Gold for GB at the Para Alpine World Cup in Courchevel, December 2025. Image © GB Snowsport
“We’re very conscious of how highly funding figures in everyone’s thinking, but right now our key focus is on delivering the sort of results and performances we’ve seen over the past three seasons within the settlement that we’ve got,” Performance Director, Kearnan Myall told us.
“We know how supportive UK Sport are of our ambitions and the ambitions of our athletes and clearly there’s a process over spring and the early part of the summer where we’ll be reflecting with them on what we’ve learned and what we think the next year is going to look like, but at this point we know how to deliver, and that’s where our focus is.

Image © GB Snowsport
“What’s definitely helping is the successes we’re seeing in sponsorship and direct investment into the programme from people and businesses who are seeing what we’re achieving and wanting to be a part of that journey; again, this is where those regular successes throughout the season become so important.
“Medals bring new interest, and new interest makes it much easier to show why brands and investors should want to get on board with us.
“We know we’re facing off against some nations that have much bigger budgets to play with, but ultimately it’s what happens on snow that matters, and what we’ve seen this past year really reinforces our belief that we’re on the right track.”

Zoe Atkin, 2025 Ski Halfpipe World Champion.
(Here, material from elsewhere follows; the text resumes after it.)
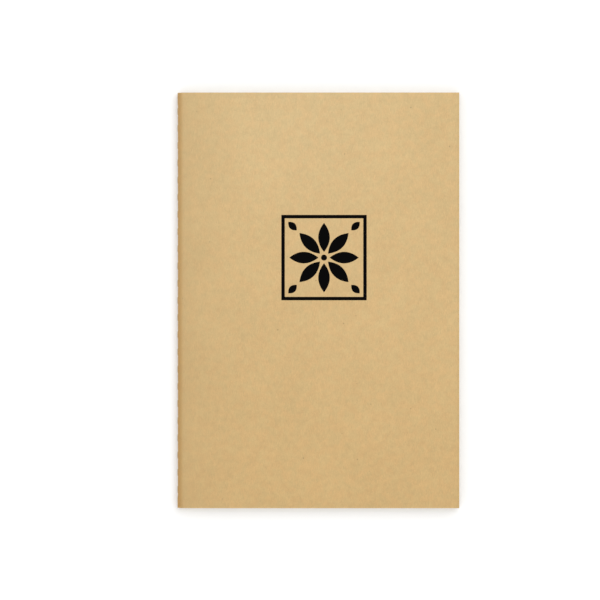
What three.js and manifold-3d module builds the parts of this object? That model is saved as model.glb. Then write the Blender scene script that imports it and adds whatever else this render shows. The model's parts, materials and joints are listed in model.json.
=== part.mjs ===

Image © Kristina Lubyova/GB Snowsport
Finally, it’s worth looking at one of the success stories that does not appear in the GB Snowsport list of medals.
Freeride is now an official FIS (International Ski & Snowboard Federation) event and, this year, the British snowboarder Cody Bramwell won the prestigious Verbier Xtreme – the final event of the FIS Freeride World Tour.
He finished second overall on the Tour.

Cody Bramwell tops the podium at Verbier Xtreme. Image © @Freeride World Tour.
Freeride will likely make its Olympic debut at the 2030 Winter Olympics in France.
All in all, we are currently in exciting times for our GB Snowsport athletes.